Adapting Modern Technology to Historic Limits
The Louisburg Square EV installation illustrates what this looks like in practice. At one of Beacon Hill’s most protected residential addresses, Rapczynski’s firm installed an electric vehicle charging station beneath the brick sidewalk — concealed inside a custom utility box fabricated to resemble a period gas box. “We’re installing a Tesla car charging station underneath the brick sidewalk into a historic custom-made utility box that’s designed to look like a gas box, but instead of saying gas, it says EV,” Rapczynski explained. “And that’s an adaptation of a very historic location, some of arguably the most historically valuable of our community in Beacon Hill.”
The project required coordination with preservation authorities, custom fabrication, and detailed documentation before a single brick was lifted. It also illustrates the governing principle behind Rapczynski’s approach to efficiency upgrades more broadly: the technology serves the building’s constraints rather than working against them. Preservation commissions are not obstacles to be managed after the fact — they are parameters that shape what gets designed in the first place.
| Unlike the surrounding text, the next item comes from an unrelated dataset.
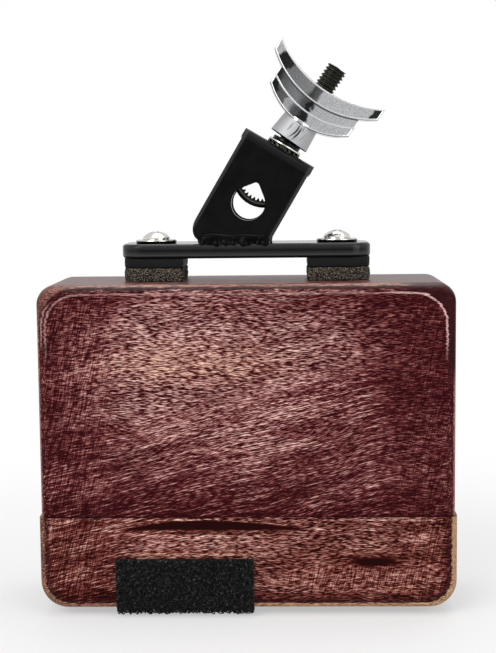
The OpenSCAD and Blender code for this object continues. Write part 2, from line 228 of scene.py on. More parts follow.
def dress(piece, body, nodes, look):
    """Fastens a finished piece to its body, in place of its nodes, with its finish."""
    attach(piece, body)
    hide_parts(*nodes)
    piece.data.materials.clear()
    piece.data.materials.append(look)
    size = [round(v / MM, 1) for v in piece.dimensions]
    print(f"{piece.name}: {len(piece.data.polygons)} faces, {size} mm")


# %% [markdown]
# ## Places from the frame
# The frame gives each node's lowest and highest corner. The levels of the block, the plate and
# the clamp follow from those, and the two tilted sets of axes follow from the joints.

# %% Levels and axes
upper_low, upper_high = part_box("main_block")
lower_low, lower_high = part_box("lower_block")
plate_low, plate_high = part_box("mounting_plate")
strap_low, strap_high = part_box("folded_bracket")
upper_mid = (upper_low + upper_high) / 2
plate_mid = (plate_low + plate_high) / 2

turn_joint = frame["joints"][0]
eye_middle = Vector(turn_joint["pos_m"])
bolt_axis = Vector(turn_joint["axis"])
bolt_tilt = math.atan2(bolt_axis.x, bolt_axis.z)
bolt_lean = math.radians(4.5)
strap_tilt = bolt_tilt - bolt_lean
eye_rise = 11.2 * MM
hole_middle = eye_middle - eye_rise * Vector((math.sin(strap_tilt), 0, math.cos(strap_tilt)))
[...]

Experience as a Design Constraint
What separates firms that succeed in Boston’s historic districts from those that struggle is not access to better materials or systems. Those are largely the same across the market. What differs is the accumulated knowledge of where each intervention is feasible, which commissions will approve which modifications, and how to sequence a project so that decisions made early don’t foreclose options later.
Rapczynski has spent three decades building that knowledge across Beacon Hill, Back Bay, the South End, and beyond. For owners of protected properties who want meaningful energy performance without compromising architectural integrity, the sequencing of decisions — envelope first, mechanical after, technology adapted to what the building permits — is the methodology. The buildings are finite and irreplaceable. The approach has to match.